The remaining issue is whether the insurers are entitled to set off the UIM coverage amount with the amount plaintiff had received as a result of the products liability settlement. As already mentioned, in concluding that the carriers were entitled to such a credit, the Appellate Division considered the circumstances of the litigation, the nature of UIM coverage, the policy language pertaining to settlements, and relevant case law. Vassiliu, supra, 356 N.J.Super. at 455-60, 813 A.2d at 552-56. We cannot improve on the Appellate Division's meticulous analysis in that regard, and we affirm its judgment on the setoff question substantially for the reasons expressed in that court's opinion.
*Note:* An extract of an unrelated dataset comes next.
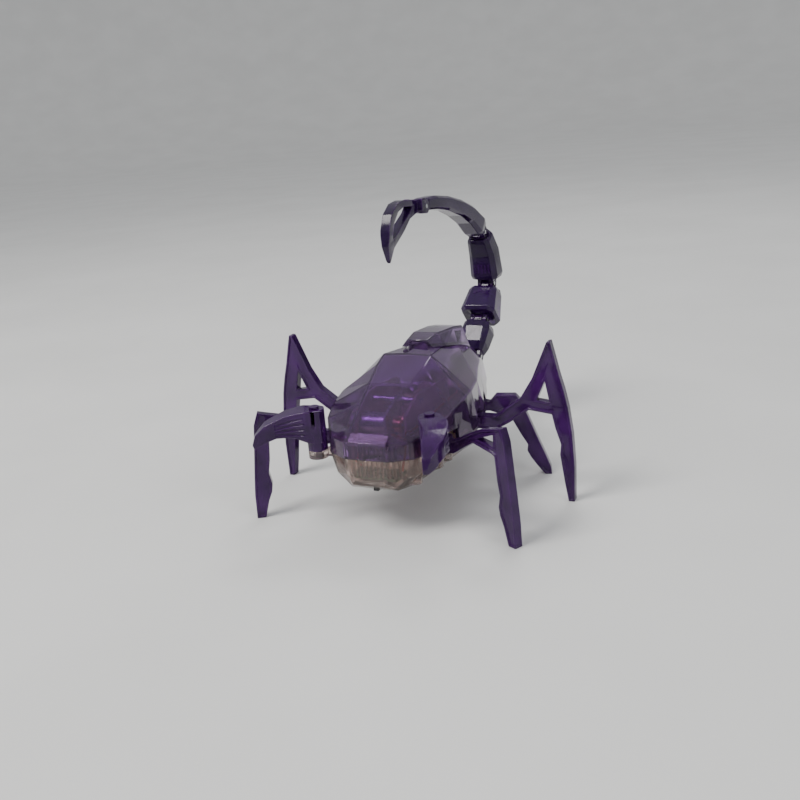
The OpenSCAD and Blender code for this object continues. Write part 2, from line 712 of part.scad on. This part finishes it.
red_route = [[5.6, 30, 24.85], [5.4, 28.4, 27.4], [5.4, 27.4, 29.8], [6.8, 25.2, 30.4], [9.4, 21, 30.1], [10, 18, 29.95],
    [10, 8, 29.95], [10, -4, 29.95], [10, -15, 29.95], [9.7, -19.6, 29.95], [8.9, -21.3, 29.9], [8.4, -21.9, 28.4],
    [8, -21.8, 25], [7, -22, 21], [6.5, -22.3, 18.65]];
black_route = [[4.4, 28, 12.4], [5.5, 24, 12.4], [5.5, 12, 12.5], [5.5, 0, 12.8], [5.5, -12, 13.8], [5.4, -17, 14.3],
    [5.2, -20, 15.6], [5, -21, 16.95]];
motor_route = [[-11.4, -17, 29.5], [-11.2, -18, 27.4], [-9.5, -19.5, 24.4], [-8.5, -20.9, 21.8], [-7.3, -21.9, 20.2],
    [-6.7, -22.7, 18.65]];
motor_route_2 = [[-11.4, -13, 29.5], [-11.8, -15, 26], [-11.2, -17.9, 23.6], [-9.5, -19.5, 22], [-8.5, -20.8, 20],
    [-6.6, -21, 19.2], [-5.6, -21.6, 18.7]];
lead_r = 0.4;

module battery_lead_red() {
    color("firebrick") placed() lead(red_route, lead_r);
}

module battery_lead_black() {
    color(black) placed() lead(black_route, lead_r);
}

module motor_leads() {
    color("firebrick") placed() {
        lead(motor_route, 0.35);
        lead(motor_route_2, 0.35);
    }
}

// ---------------------------------------------------------------- tail

// One ring across a segment, square to its axis: an octagon of given width and depth
function tail_ring(at, angle, w, d) =
    let (c = 0.17, o = [[1, 1 - 2 * c], [1 - 2 * c, 1], [-1 + 2 * c, 1], [-1, 1 - 2 * c], [-1, -1 + 2 * c],
            [-1 + 2 * c, -1], [1 - 2 * c, -1], [1, -1 + 2 * c]])
    [for (p = o) [p[0] * w / 2, at[0] - p[1] * d / 2 * sin(angle), at[1] + p[1] * d / 2 * cos(angle)]];

// Hinge knuckles: the lower piece has the tongue, the upper piece the two ears
module tongue(at, toward) {
    f = (toward - at) / norm(toward - at);
    x_plate(-tongue_w / 2, tongue_w / 2) union() {
        translate(at) circle(r = knuckle_r, $fn = 40);
        polygon([at + knuckle_r * [-f[1], f[0]], at + knuckle_r * [f[1], -f[0]],
            at + 3.4 * f + knuckle_r * [f[1], -f[0]], at + 3.4 * f + knuckle_r * [-f[1], f[0]]]);
    }
}

module ears(at, toward) {
    f = (toward - at) / norm(toward - at);
    x0 = tongue_w / 2 + gap / 2;
    for (s = [0, 1]) side(s == 1) x_plate(x0, x0 + 1.5) union() {
        translate(at) circle(r = knuckle_r, $fn = 40);
        polygon([at + knuckle_r * [-f[1], f[0]], at + knuckle_r * [f[1], -f[0]],
            at + 3.4 * f + knuckle_r * [f[1], -f[0]], at + 3.4 * f + knuckle_r * [-f[1], f[0]]]);
    }
}

// Space swept by a neighbour's knuckle
module knuckle_room(at, x) {
    x_rod(at, knuckle_r + gap, -x, x, 40);
}

knuckle_x = tongue_w / 2 + gap / 2 + 1.5;

// Rings of a segment: [y, z, direction, width, depth]
segment_1 = [[65.6, 30.8, 47, 7, 6.2], [67.4, 33, 49, 9, 8.6], [71.2, 37.6, 51, 10.8, 10.4], [72.6, 39.6, 49, 9.8, 9.4]];
segment_2 = [[74.1, 42.2, 45, 12.2, 12], [75, 43.2, 46, 13.4, 13.6], [82, 50.4, 56, 11, 10.4], [83.2, 51.8, 64, 9.6, 8.8]];
segment_3 = [[85, 55.8, 92, 9.8, 9], [84.9, 57.2, 94, 10.8, 10], [82.8, 66, 108, 10, 9.4], [79, 72, 120, 8.6, 8],
    [78.1, 73.2, 122, 7.4, 6.8]];
segment_4 = [[75, 75.8, 132, 7, 7], [72.6, 77.6, 138, 8, 8], [64, 82.4, 152, 7.4, 6.6], [54, 86, 162, 6.8, 5.6],
    [43, 88.8, 168, 6, 4.8], [32, 90.4, 175, 5.2, 4.4], [25.6, 90.7, 180, 4.6, 4], [23.8, 90.6, 182, 3.8, 3.4]];

module segment_body(rows) {
    loft([for (r = rows) tail_ring([r[0], r[1]], r[2], r[3], r[4])]);
}

// A middle segment carries ears at its lower hinge and a tongue at its upper hinge
module segment(rows, low, high) {
    first = [rows[0][0], rows[0][1]];
    last = [rows[len(rows) - 1][0], rows[len(rows) - 1][1]];
    difference() {
        union() {
            difference() {
                segment_body(rows);
                knuckle_room(low, tongue_w / 2 + gap / 2);
                knuckle_room(high, 8);
            }
            ears(low, first);
            tongue(high, last);
        }
        x_rod(low, tail_pin_r + run, -10, 10, 24);
        x_rod(high, tail_pin_r, -10, 10, 24);
    }
}

module tail_mount() {
    color(violet) placed() difference() {
        union() {
            x_plate(-3, 3) polygon([[46, seam_z], [54, seam_z], [62, 27.5], [61.6, 31.4], [54, 33], [46, 34]]);
            tongue(hinges[0], [56, 28.6]);
        }
        knuckle_ear_room();
        x_rod(hinges[0], tail_pin_r, -10, 10, 24);
        x_plate(-10, 10) translate([50, 30]) circle(r = 2, $fn = 32);
    }
}

module knuckle_ear_room() {
    for (s = [0, 1]) side(s == 1) x_rod(hinges[0], knuckle_r + gap, tongue_w / 2, 10, 40);
}

module tail_segment_1() {
    color(violet) placed() segment(segment_1, hinges[0], hinges[1]);
}

module tail_segment_2() {
    color(violet) placed() segment(segment_2, hinges[1], hinges[2]);
}

module tail_segment_3() {
    color(violet) placed() segment(segment_3, hinges[2], hinges[3]);
}

module tail_segment_4() {
    color(violet) placed() segment(segment_4, hinges[3], hinges[4]);
}

// Side outline of the stinger and of the eye through it
sting_edge = [[18, 92.6], [12, 93.4], [7, 93.9], [2, 93.4], [-2.4, 90.9], [-5, 86.6], [-5.8, 81.8], [-4.6, 77.4],
    [-3.9, 76.7], [-3.4, 77.2], [-1.2, 80.8], [5, 84.2], [11, 87.8], [18, 89.2]];
sting_eye = [[13.4, 91.4], [7, 91.9], [2.6, 90.9], [-0.8, 88.2], [-2.6, 84.4], [-2, 83.4], [5, 87], [11, 89.6]];

module stinger() {
    color(violet) placed() difference() {
        union() {
            intersection() {
                x_plate(-1.7, 1.7) difference() {
                    polygon(sting_edge);
                    polygon(sting_eye);
                }
                translate([0, 20, 0]) rotate([90, 0, 0]) linear_extrude(30)
                    polygon([[-0.4, 76], [0.4, 76], [1.5, 85], [1.5, 95], [-1.5, 95], [-1.5, 85]]);
            }
            x_plate(-knuckle_x, knuckle_x) polygon([[17, 89.4], [17.6, 88.9], [18.4, 89], [18.4, 92.8], [17, 93]]);
            ears(hinges[4], [17, 90.8]);
        }
        knuckle_room(hinges[4], tongue_w / 2 + gap / 2);
        x_rod(hinges[4], tail_pin_r + run, -10, 10, 24);
    }
}

module tail_pin(k) {
    color(steel) placed() x_rod(hinges[k], tail_pin_r, -knuckle_x, knuckle_x, 24);
}

// ---------------------------------------------------------------- nodes

carapace();
tail_hood();
lower_chassis();
hinge_frame();
gear_plate_left();
gear_plate_right();
plate_spacers();
motor_plate();
motor_can();
motor_end_cap();
motor_shaft();
motor_pinion();
gear_pins();
gear_a();
gear_b();
crank_gear();
crankshaft();
crank_left();
crank_right();
link_bar_left();
link_bar_right();
front_leg(false);  // leg_front_left
front_leg(true);  // leg_front_right
mid_leg(false);  // leg_mid_left
mid_leg(true);  // leg_mid_right
rear_leg(false);  // leg_rear_left
rear_leg(true);  // leg_rear_right
leg_pins();
pincer_left();
pincer_right();
pincer_pins();
button_cells();
battery_contact();
battery_spring();
battery_door();
door_screw();
circuit_board();
switch_body();
switch_slider();
battery_lead_red();
battery_lead_black();
motor_leads();
body_screws();
tail_mount();
tail_segment_1();
tail_segment_2();
tail_segment_3();
tail_segment_4();
stinger();
tail_pin(0);  // tail_pin_1
tail_pin(1);  // tail_pin_2
tail_pin(2);  // tail_pin_3
tail_pin(3);  // tail_pin_4
tail_pin(4);  // tail_pin_5
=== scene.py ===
"""Looks for the scorpion-shaped walking robot.

Glossy translucent violet mouldings over a clear smoky chassis, with the works showing through,
on a pale floor in soft studio light. Lengths are in metres, in the CAD frame, except where a
comment says millimetres.
"""

import json
import math

import bmesh
import bpy
from mathutils import Matrix, Vector
from mathutils.bvhtree import BVHTree


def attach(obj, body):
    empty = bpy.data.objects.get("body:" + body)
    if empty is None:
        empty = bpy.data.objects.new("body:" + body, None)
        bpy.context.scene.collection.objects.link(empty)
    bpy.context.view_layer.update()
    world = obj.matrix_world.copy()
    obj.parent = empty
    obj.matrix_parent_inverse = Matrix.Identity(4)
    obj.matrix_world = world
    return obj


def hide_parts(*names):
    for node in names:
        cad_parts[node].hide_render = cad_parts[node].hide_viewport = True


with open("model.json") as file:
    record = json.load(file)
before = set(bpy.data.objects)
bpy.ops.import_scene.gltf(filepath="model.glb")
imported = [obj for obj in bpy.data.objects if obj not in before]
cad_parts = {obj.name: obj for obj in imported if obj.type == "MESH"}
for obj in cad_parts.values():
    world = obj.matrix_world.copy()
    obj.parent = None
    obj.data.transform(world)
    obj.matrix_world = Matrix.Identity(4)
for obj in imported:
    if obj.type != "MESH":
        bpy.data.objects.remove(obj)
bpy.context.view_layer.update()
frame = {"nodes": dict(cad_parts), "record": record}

MM = 0.001
NODES = frame["nodes"]
RECORD = frame["record"]
SLOT_OF = {row["node"]: row["material_slot"] for row in RECORD["subparts"]}
BODY_OF = {n: body for body, names in RECORD["behaviour"]["bodies"].items() for n in names}

# ---- materials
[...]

In sum, plaintiff's claims are subject to a single “per person” limit as provided in the unambiguous policies before us. Thus, in addition to the $215,000 settlement amount, plaintiff is entitled to $50,000 in liability insurance (the $35,000 amount due under the New Hampshire policy and one payment of $15,000 due under the Prudential policy). Under our construction, plaintiff also would be entitled to $100,000 in total UIM coverage (representing coverage for one person), prior to any setoff adjustment. However, the UIM carriers are entitled to a credit for that entire amount in view of the $215,000 products liability settlement.
The Appellate Division's judgment is reversed in part, affirmed in part.
Justice VERNIERO delivered the opinion of the Court.
For reversing in part and affirming in part-Chief Justice PORITZ and Justices LONG, VERNIERO, LaVECCHIA, ZAZZALI, ALBIN, and WALLACE-7. Opposed-None.